Il n’est pas question de paix et moins encore d’État palestinien. Ni non plus de cette gauche dont Israël est orphelin depuis plus de vingt ans. Mais, objectivement, si tous ces mots ne sont jamais prononcés, la question d’une alternative politique est posée aujourd’hui en Israël, comme en filigrane. Du plus profond de ce pays devenu l’un des plus racistes de la planète, et gouverné par une coterie fanatique et fascisante, apparaît en effet quelque chose qui ressemble à une prise de conscience. La grève générale de ce 2 septembre, qui a fait suite à des manifestations de plus en plus massives contre le gouvernement, ne peut pas être sans lendemain. Bien sûr, pour la grande majorité des manifestants, la colère ne naît pas du massacre de la population gazaouie, ni du raid meurtrier de l’armée en Cisjordanie, mais de l’abandon des otages encore aux mains du Hamas.
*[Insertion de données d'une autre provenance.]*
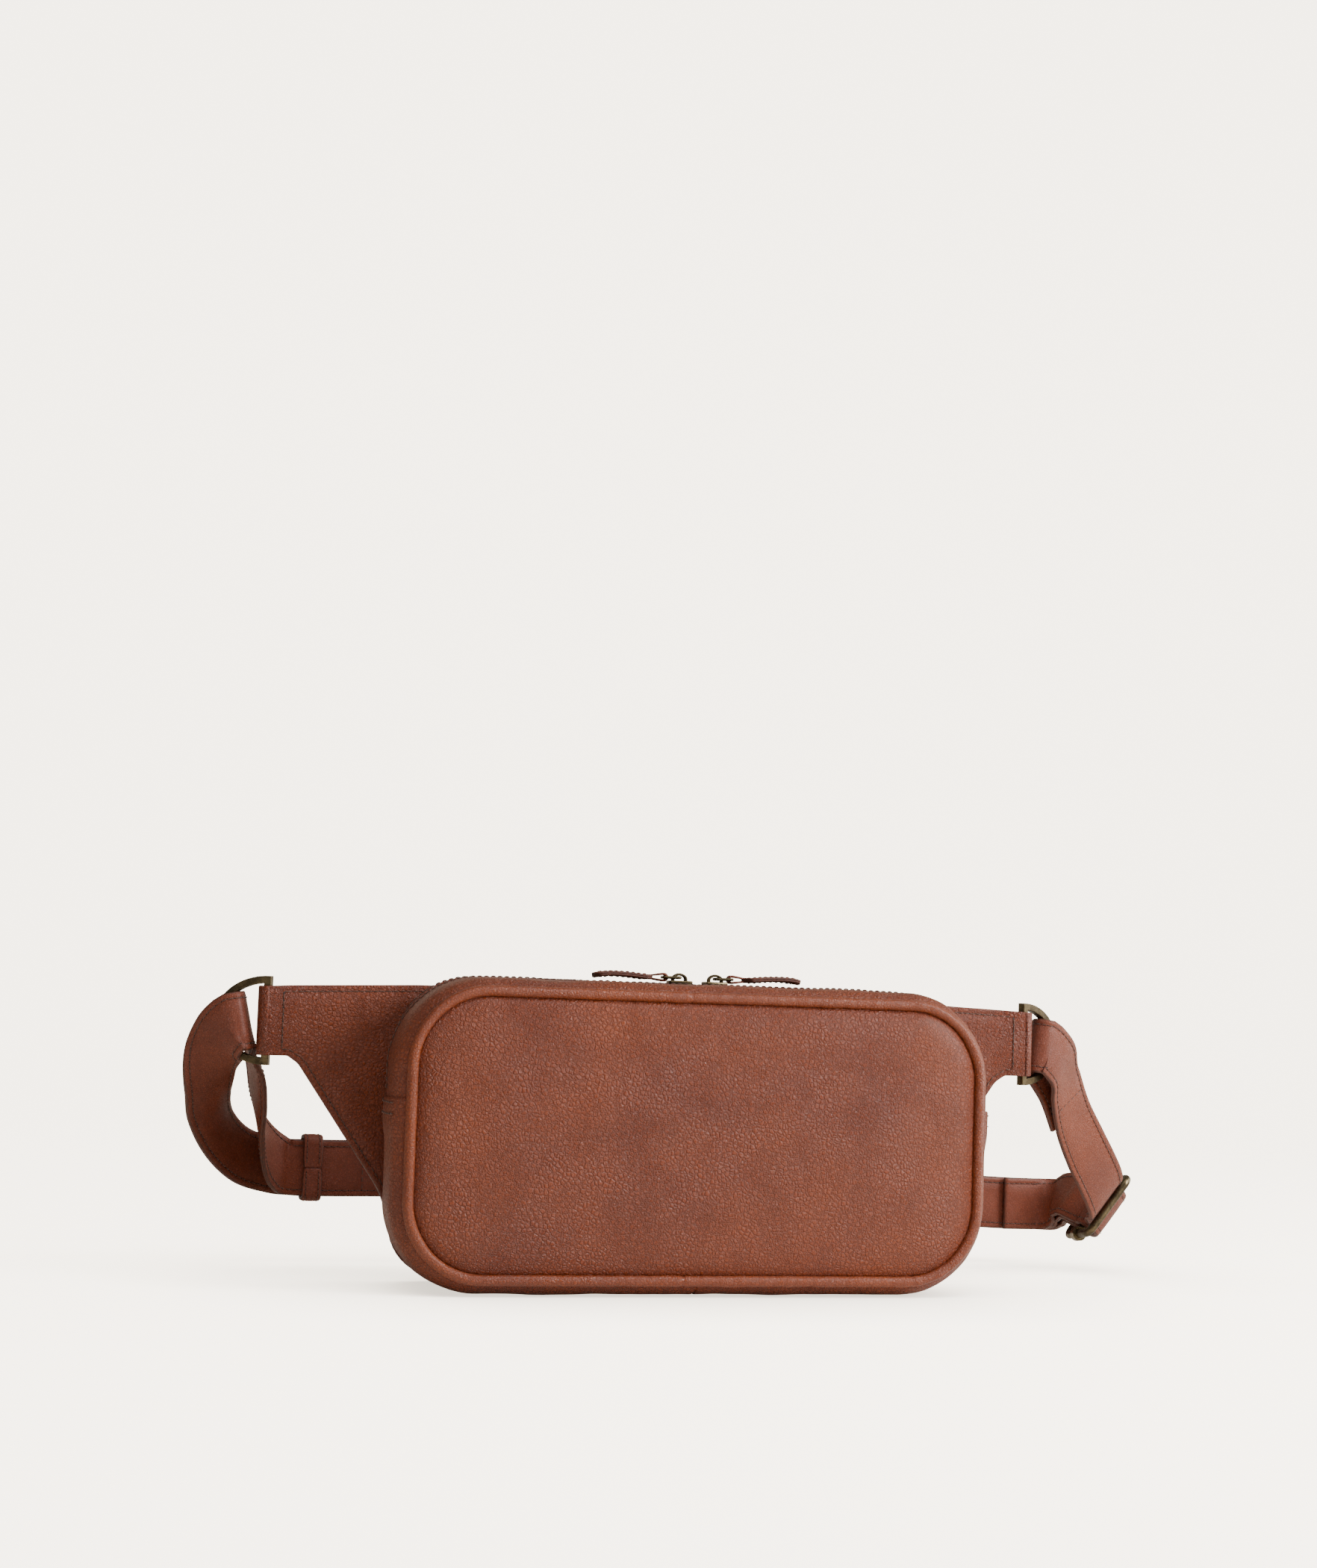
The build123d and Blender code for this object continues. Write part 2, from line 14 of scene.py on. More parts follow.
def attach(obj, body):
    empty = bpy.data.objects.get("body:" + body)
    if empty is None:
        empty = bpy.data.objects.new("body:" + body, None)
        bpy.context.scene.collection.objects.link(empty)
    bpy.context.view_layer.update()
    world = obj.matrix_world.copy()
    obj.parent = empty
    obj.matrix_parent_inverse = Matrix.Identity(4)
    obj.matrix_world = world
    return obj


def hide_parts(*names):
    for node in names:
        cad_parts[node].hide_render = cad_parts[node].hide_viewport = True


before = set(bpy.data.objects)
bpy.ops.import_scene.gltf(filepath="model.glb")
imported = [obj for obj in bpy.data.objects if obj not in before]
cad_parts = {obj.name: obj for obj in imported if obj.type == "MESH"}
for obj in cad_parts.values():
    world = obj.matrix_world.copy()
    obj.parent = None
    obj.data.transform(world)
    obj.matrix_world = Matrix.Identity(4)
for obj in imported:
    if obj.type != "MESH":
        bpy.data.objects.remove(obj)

log = logging.getLogger("waist_pack")
MM = 0.001
ROOT = "pouch_and_strap"
Rgb = tuple[float, float, float]
Station = tuple[Vector, Vector]


class Side(Enum):
    """The two ends of the pack, by the sign of X."""

    LEFT = -1
    RIGHT = 1

    @property
    def word(self) -> str:
        """Name of the side as it stands in node names."""
        return self.name.lower()


# Node trees ------------------------------------------------------------------------------------


class Graph:
    """Short calls for adding nodes to a tree and joining them."""

    def __init__(self, tree: bpy.types.NodeTree) -> None:
        """Keep the tree that nodes are added to."""
        self.tree = tree

    def add(self, kind: str, inputs: dict | None = None, **settings: object) -> bpy.types.Node:
        """Add a node.

        Args:
            kind: Type name of the node.
            inputs: Socket name or index to a value, or to a socket that is linked in.
            settings: Properties of the node.

        Returns:
            The new node.
        """
        node = self.tree.nodes.new(kind)
        for key, value in settings.items():
            setattr(node, key, value)
        for key, value in (inputs or {}).items():
            if isinstance(value, bpy.types.NodeSocket):
                self.tree.links.new(value, node.inputs[key])
            else:
                node.inputs[key].default_value = value
        return node

    def math(self, operation: str, first: object, second: object = 0.0) -> bpy.types.NodeSocket:
        """Add a Math node and return its value."""
        return self.add("ShaderNodeMath", {0: first, 1: second}, operation=operation).outputs[0]

    def fit(
        self, value: object, low: float, high: float, to_low: float = 0.0, to_high: float = 1.0
    ) -> bpy.types.NodeSocket:
        """Map a value's range to another one, clamped."""
        inputs = {"Value": value, "From Min": low, "From Max": high, "To Min": to_low, "To Max": to_high}
        return self.add("ShaderNodeMapRange", inputs).outputs["Result"]

    def noise(
        self, vector: object, scale: object, detail: float = 4.0, rough: float = 0.55
    ) -> bpy.types.NodeSocket:
        """Add a noise texture and return its factor."""
        inputs = {"Vector": vector, "Scale": scale, "Detail": detail, "Roughness": rough}
        return self.add("ShaderNodeTexNoise", inputs).outputs["Fac"]

    def mix(self, factor: object, first: object, second: object) -> bpy.types.NodeSocket:
        """Mix two colours."""
        node = self.add("ShaderNodeMix", {0: factor}, data_type="RGBA")
        for index, value in ((6, first), (7, second)):
            if isinstance(value, bpy.types.NodeSocket):
                self.tree.links.new(value, node.inputs[index])
            else:
                node.inputs[index].default_value = (*value, 1.0)
        return node.outputs[2]


def new_group(
    name: str, inputs: dict[str, float | None], outputs: dict[str, str]
) -> tuple[Graph, bpy.types.Node, bpy.types.Node]:
    """Start a shader node group.

    Args:
        name: Name of the group.
        inputs: Input names with their default values; None makes a vector input.
        outputs: Output names with their socket types.

    Returns:
        The graph of the group, its input node and its output node.
    """
    tree = bpy.data.node_groups.new(name, "ShaderNodeTree")
    for label, value in inputs.items():
        kind = "NodeSocketVector" if value is None else "NodeSocketFloat"
        socket = tree.interface.new_socket(label, in_out="INPUT", socket_type=kind)
        if value is not None:
            socket.default_value = value
    for label, kind in outputs.items():
        tree.interface.new_socket(label, in_out="OUTPUT", socket_type=kind)
    graph = Graph(tree)
    return graph, graph.add("NodeGroupInput"), graph.add("NodeGroupOutput")


def grain_group() -> bpy.types.NodeTree:
    """Pebbled leather grain: its height, the lines between pebbles and broad blotches.

    Returns:
        The node group.
    """
    graph, given, result = new_group(
        "leather_grain",
        {"Vector": None, "Pebble": 0.0014, "Unevenness": 0.5},
        {"Height": "NodeSocketFloat", "Lines": "NodeSocketFloat", "Blotches": "NodeSocketFloat"},
    )
    place = given.outputs["Vector"]
    scale = graph.math("DIVIDE", 1.0, given.outputs["Pebble"])
    wander = graph.add(
        "ShaderNodeTexNoise", {"Vector": place, "Scale": graph.math("MULTIPLY", scale, 0.7), "Detail": 2.0}
    )
    shift = graph.add(
        "ShaderNodeVectorMath", {0: wander.outputs["Color"], 1: (0.0009, 0.0009, 0.0009)},
        operation="MULTIPLY"
    )
    moved = graph.add("ShaderNodeVectorMath", {0: place, 1: shift.outputs[0]}, operation="ADD").outputs[0]
    pebbles = graph.add("ShaderNodeTexVoronoi", {"Vector": moved, "Scale": scale}, feature="DISTANCE_TO_EDGE")
    small = graph.add(
        "ShaderNodeTexVoronoi", {"Vector": moved, "Scale": graph.math("MULTIPLY", scale, 2.1)},
        feature="DISTANCE_TO_EDGE"
    )
    coarse = graph.fit(pebbles.outputs["Distance"], 0.0, 0.26)
    fine = graph.fit(small.outputs["Distance"], 0.0, 0.22)
    patches = graph.fit(graph.noise(place, 55.0, 3.0), 0.38, 0.64)
    uneven = graph.math("MULTIPLY", patches, given.outputs["Unevenness"])
    coarse_part = graph.math("MULTIPLY", coarse, graph.math("SUBTRACT", 1.0, uneven))
    fine_part = graph.math("MULTIPLY", fine, graph.math("ADD", 0.25, uneven))
    creases = graph.math("ABSOLUTE", graph.math("SUBTRACT", graph.noise(place, 230.0, 3.0), 0.5))
    crease_part = graph.math("MULTIPLY", graph.fit(creases, 0.0, 0.05), 0.35)
    pores = graph.math("MULTIPLY", graph.noise(place, 3200.0, 2.0), 0.18)
    height = graph.math(
        "ADD", graph.math("ADD", coarse_part, fine_part), graph.math("ADD", crease_part, pores)
    )
    lines = graph.math(
        "SUBTRACT", 1.0, graph.math("MULTIPLY", coarse, graph.fit(creases, 0.0, 0.03, 0.6, 1.0))
    )
    links = graph.tree.links
    links.new(height, result.inputs["Height"])
    links.new(lines, result.inputs["Lines"])
    links.new(graph.fit(graph.noise(place, 17.0, 5.0, 0.6), 0.32, 0.68), result.inputs["Blotches"])
    return graph.tree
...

De l’aveu même du ministre de la Défense, le corridor de Philadelphie n’est pas un enjeu stratégique important.

La découverte, le 31 août, de six corps dans un tunnel de Rafah, a frappé l’opinion, bien au-delà des familles des victimes. Certains de ces otages ne figuraient-ils pas sur une liste que le Hamas proposait de libérer à la prochaine trêve ? Une trêve dont Netanyahou n’a pas voulu. Il aurait suffi que le premier ministre israélien accepte les conditions du plan Biden telles que le Hamas les avait acceptées, qu’il renonce au maintien de l’armée dans ce corridor de Philadelphie, en bordure de la frontière égyptienne, pour que ces jeunes gens, enlevés par le mouvement islamiste le 7 octobre, reviennent vivants dans leurs familles. Le raccourci est ici assez édifiant pour que beaucoup d’Israéliens tiennent Netanyahou pour responsable direct de leur mort. D’autant plus que, de l’aveu même du ministre de la Défense, Yoav Gallant, le corridor de Philadelphie n’est pas un enjeu stratégique important.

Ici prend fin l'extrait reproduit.